Build Your Own Instructional Literacy

By Char Booth

Librarians can shape ourselves into educators by devising our teacher identities

Posted Fri, 04/30/2010 - 11:10

Face it: Teaching is hard. It’s hard from any angle, using any technology, to any learner. Even for those enviable (and few) “natural teachers,” being an educator is as at least as challenging as it is rewarding. Not only does teaching take skills, preparation, and diligence; it demands bravery, humor, and self-awareness.

Now more than ever, librarianship has an instructional slant: From school library media specialists to academic librarians, we increasingly embed ourselves in curricula and classrooms, lead workshops and training, and create digital learning materials as a matter of course. Moreover, the librarian-as-teacher is beginning to enter the popular zeitgeist: Marilyn Johnson’s widely publicized This Book is Overdue!: How Librarians and Cybrarians Can Save Us All (Harper, 2010) portrays today’s librarians as connected and techdactic, and a library-supported Digital Literacy Corps was among the provisions of the National Broadband Plan recently proposed by the FCC. These developments help bring the educational work we have been doing for decades—helping individuals navigate and thrive in the information society—into the limelight.

There is some irony in the timing of this development: a national debate about teacher training and effectiveness is raging, yet most of the country’s go-to digital literacy educators—e.g., librarians—were not systematically trained to teach in the first place. Sparked by the transition from Bush’s No Child Left Behind to Obama’s Race to the Top, the impact of instructor skills on student performance is an area of growing contention among scholars, instructors, and policy wonks. The economic crisis and resulting cutbacks, closures, and layoffs directly impact the digital-literacy load of all K–12, academic, and public libraries, making the education we do all the more critical as our users struggle to sharpen their skills in the face of higher stakes.

Despite this reality, most library instructors and trainers (with the exception of school media specialists) are ourselves self-taught and struggling to varying degrees with a teaching role we did not necessarily expect. How can librarians shoulder the growing teaching load we face and the range of skills and abilities it requires? The answer: by building our instructional literacy.

The untrained masses

Librarians are educators by default. From the quickest reference interaction to the most in-depth information-literacy initiative or staff-training program, librarians and library staff teach, train, present, and design learning materials in every aspect of our  jobs, all the time. Through instruction, assistance, and mentorship we help individuals in every corner of society develop personal learning environments, find and evaluate the information they need to thrive, and empower themselves to be lifelong learners. We work with people outside the formal education system, for whom networks of learner support are often unavailable. We also support learners inside the system with research-skills instruction, assignment triage, and help navigating digital learning environment. Not only are we personal research coaches, information mentors, and technology consultants to the vast majority of society, we constantly train ourselves and our colleagues to stay one step ahead of this ever-changing landscape.

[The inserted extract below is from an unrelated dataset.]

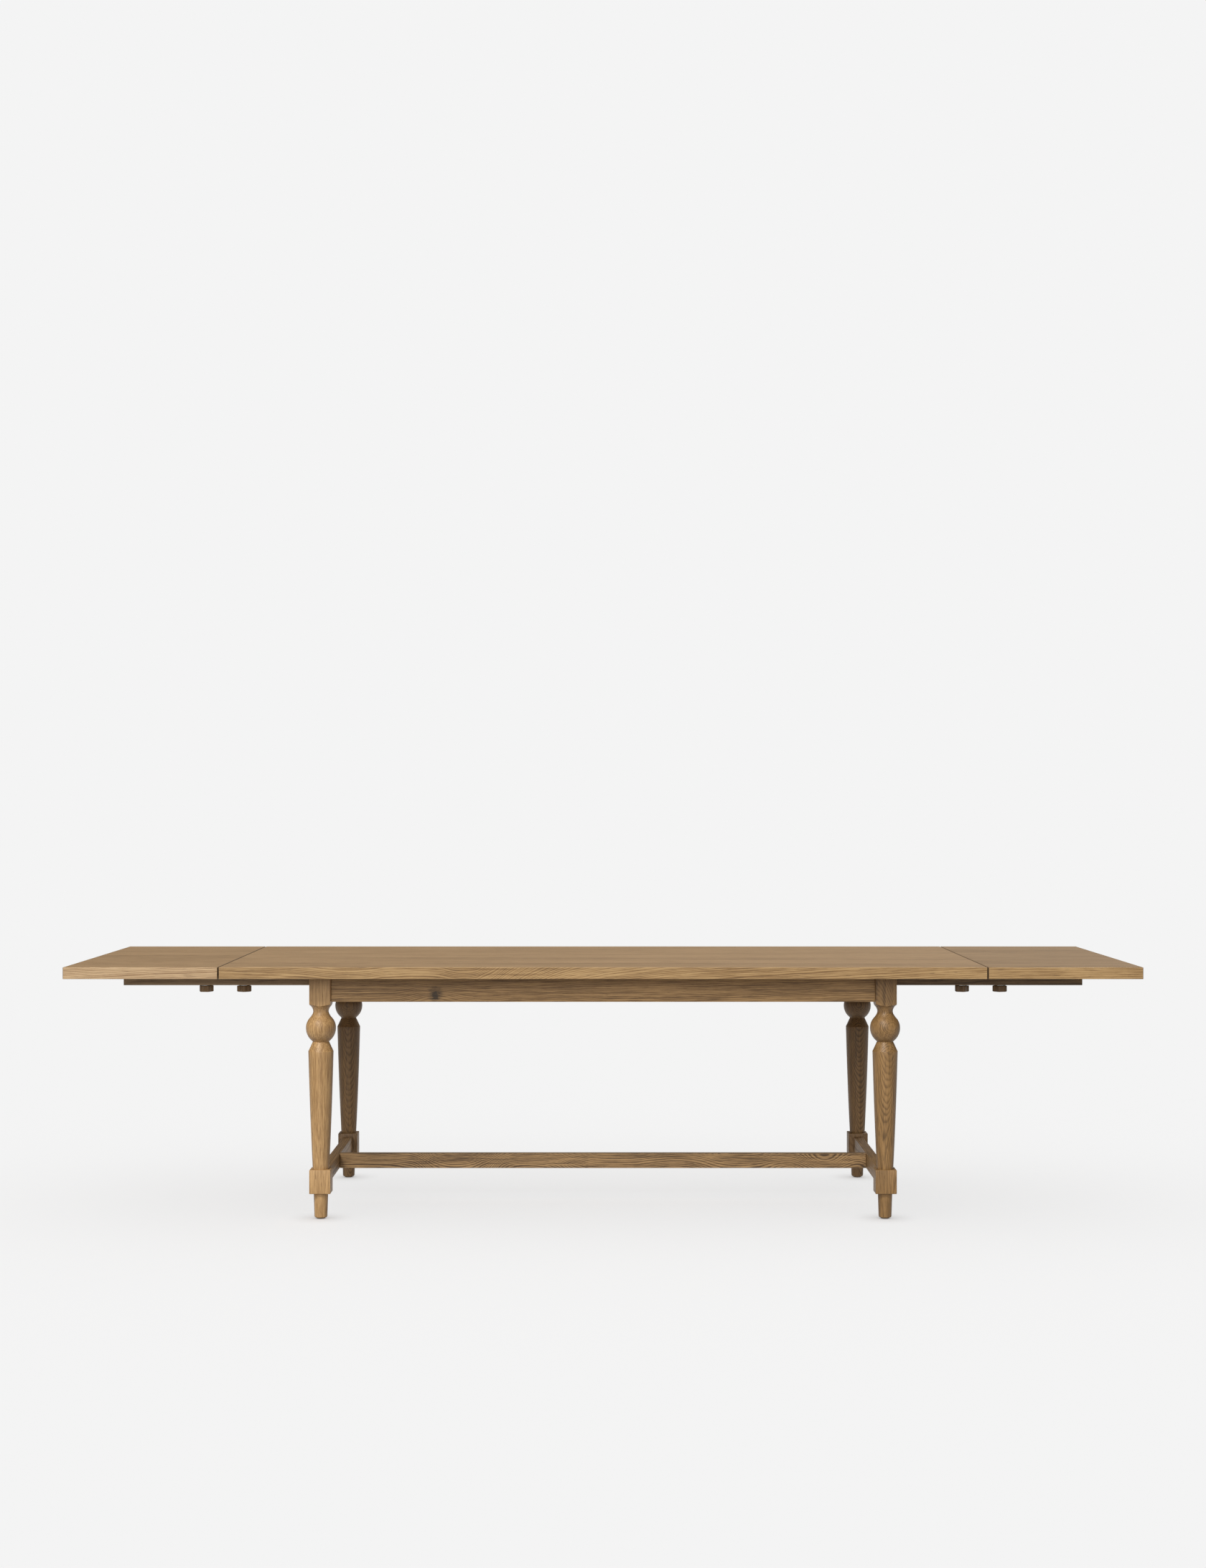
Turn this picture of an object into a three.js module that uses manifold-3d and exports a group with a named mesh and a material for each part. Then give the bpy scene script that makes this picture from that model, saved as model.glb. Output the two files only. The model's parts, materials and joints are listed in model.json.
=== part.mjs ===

It’s likely that teacher training was not a programmatic aspect of your library education. Beyond a token information-literacy instruction class or public-speaking training here and there, most working library instructors pick up teaching and training up as we go. Other educators spend years learning pedagogical theory, instructional approaches, and assessment strategies; yet by comparison librarians are pushed into the ring with relatively shallow skills.

According to survey research among teaching librarians I conducted in late 2009, only about a third (N=398) completed any education-related coursework during their LIS training, and only 16% indicated that it was required. The revised 2008 ALA accreditation standards for LIS programs did not include instructional design or teaching methodology as part of the curriculum, underscoring a systemic lack of awareness of the extent to which we teach and train. Perhaps not surprisingly, two-thirds of respondents felt that their that LIS education did not adequately prepare them to design and deliver instruction; less than 5% felt strongly that it had.

Fashioning my identity

If I was drawn to librarianship, I was thrown into teaching. When I started library school some years ago I was completely unaware that my career choice would require me to design learning materials and teach or train on an almost daily basis. I face groups of (virtual or analog) students and/or colleagues and attempt to make one idea or another stick at least 20 times more frequently than I ever imagined.

I am, unfortunately, not one of those aforementioned natural teachers. Whereas I went into my career with my self-conception as librarian perfectly fashioned, I had to carve my teacher identity out of cold, unforgiving rock. Through this process I discovered that effective teaching is not one but many things: theories, methods, conviction, and experience. After years of work I can now think of myself as a library educator, or a librarian who constantly works towards knowledge-building among my users and colleagues as well as in myself.